Избранные работы
Шрифт:
Так, при самом вступлении в «Критику» мы сталкиваемся со старой трудностью: «созерцанием» как особым, отличным видом данности со стороны аффицирующего объекта и восприимчивости (рецептивности) со стороны аффицируемого субъекта, противопоставленным мышлению, которое является единственной собственной функцией познания, чистой самопроизвольностью. Оставить в таком виде дуализм факторов познания совершенно невозможно, если мы серьезно придерживаемся Кантовской идеи трансцендентального метода.

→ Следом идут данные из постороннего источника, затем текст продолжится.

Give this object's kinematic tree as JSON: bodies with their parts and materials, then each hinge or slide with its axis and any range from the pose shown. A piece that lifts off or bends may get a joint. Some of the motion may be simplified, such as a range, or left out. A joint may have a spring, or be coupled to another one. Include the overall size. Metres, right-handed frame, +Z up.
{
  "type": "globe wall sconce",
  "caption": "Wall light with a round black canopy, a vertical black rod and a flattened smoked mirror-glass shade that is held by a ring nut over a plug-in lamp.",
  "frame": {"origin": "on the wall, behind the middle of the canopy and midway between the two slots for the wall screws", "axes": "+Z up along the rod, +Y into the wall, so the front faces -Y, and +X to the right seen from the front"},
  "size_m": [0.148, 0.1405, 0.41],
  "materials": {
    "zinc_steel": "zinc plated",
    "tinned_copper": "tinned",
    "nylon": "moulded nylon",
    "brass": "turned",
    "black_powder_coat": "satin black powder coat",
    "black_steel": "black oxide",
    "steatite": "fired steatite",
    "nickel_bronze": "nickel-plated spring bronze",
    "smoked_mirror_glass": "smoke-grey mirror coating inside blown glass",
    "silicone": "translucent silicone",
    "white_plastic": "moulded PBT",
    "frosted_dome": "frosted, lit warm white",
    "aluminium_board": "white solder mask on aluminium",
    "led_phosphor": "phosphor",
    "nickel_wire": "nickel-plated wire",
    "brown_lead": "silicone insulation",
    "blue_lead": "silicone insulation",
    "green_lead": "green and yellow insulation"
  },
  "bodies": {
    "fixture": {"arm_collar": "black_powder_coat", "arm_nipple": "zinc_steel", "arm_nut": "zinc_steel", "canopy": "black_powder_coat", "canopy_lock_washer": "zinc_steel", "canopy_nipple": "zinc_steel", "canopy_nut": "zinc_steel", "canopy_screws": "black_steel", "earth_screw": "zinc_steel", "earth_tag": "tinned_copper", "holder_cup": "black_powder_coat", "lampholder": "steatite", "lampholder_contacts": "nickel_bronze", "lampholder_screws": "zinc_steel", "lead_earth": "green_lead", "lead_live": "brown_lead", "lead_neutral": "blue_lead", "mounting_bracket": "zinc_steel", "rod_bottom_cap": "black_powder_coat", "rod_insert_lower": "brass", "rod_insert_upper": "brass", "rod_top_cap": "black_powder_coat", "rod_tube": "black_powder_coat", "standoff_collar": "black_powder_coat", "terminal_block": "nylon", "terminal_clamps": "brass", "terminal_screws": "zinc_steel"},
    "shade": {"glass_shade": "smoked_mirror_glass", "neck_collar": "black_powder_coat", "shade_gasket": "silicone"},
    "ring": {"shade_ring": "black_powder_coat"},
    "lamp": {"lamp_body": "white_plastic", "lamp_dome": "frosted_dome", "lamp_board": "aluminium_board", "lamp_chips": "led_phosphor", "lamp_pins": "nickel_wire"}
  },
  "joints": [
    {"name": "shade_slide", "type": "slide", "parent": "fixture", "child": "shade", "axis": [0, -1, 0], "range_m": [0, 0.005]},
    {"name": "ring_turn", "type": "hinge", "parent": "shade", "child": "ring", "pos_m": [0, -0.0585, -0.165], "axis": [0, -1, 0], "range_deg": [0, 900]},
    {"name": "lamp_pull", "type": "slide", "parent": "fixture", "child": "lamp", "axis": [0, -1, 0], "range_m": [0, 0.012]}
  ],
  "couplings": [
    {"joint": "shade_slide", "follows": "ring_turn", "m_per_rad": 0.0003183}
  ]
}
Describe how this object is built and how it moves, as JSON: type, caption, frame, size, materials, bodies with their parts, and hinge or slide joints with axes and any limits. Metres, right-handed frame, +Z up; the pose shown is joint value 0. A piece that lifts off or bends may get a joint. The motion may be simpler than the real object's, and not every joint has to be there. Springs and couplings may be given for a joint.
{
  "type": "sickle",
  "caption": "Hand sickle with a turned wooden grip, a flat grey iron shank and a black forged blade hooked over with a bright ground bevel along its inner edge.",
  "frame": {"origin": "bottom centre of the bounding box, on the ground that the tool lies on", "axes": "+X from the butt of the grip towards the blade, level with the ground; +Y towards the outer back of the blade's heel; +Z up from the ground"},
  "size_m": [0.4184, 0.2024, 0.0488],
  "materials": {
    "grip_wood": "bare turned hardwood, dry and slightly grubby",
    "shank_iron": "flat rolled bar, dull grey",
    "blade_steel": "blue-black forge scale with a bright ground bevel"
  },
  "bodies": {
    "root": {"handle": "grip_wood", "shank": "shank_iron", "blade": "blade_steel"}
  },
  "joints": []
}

Но в таком случае вместе с восприимчивостью субъекта и воздействием объекта должна пасть и данность ощущения как «материи» познания. Больше не должно быть речи о каком бы то ни было «многообразии», которое должно быть только нанизано, соединено и, наконец, воспризнано рассудком, связанным к тому же данными формами созерцания. Вместе с этим, однако, должен измениться весь смысл «синтеза», «апперцепции» – короче, почти всех и каждого из положений Канта.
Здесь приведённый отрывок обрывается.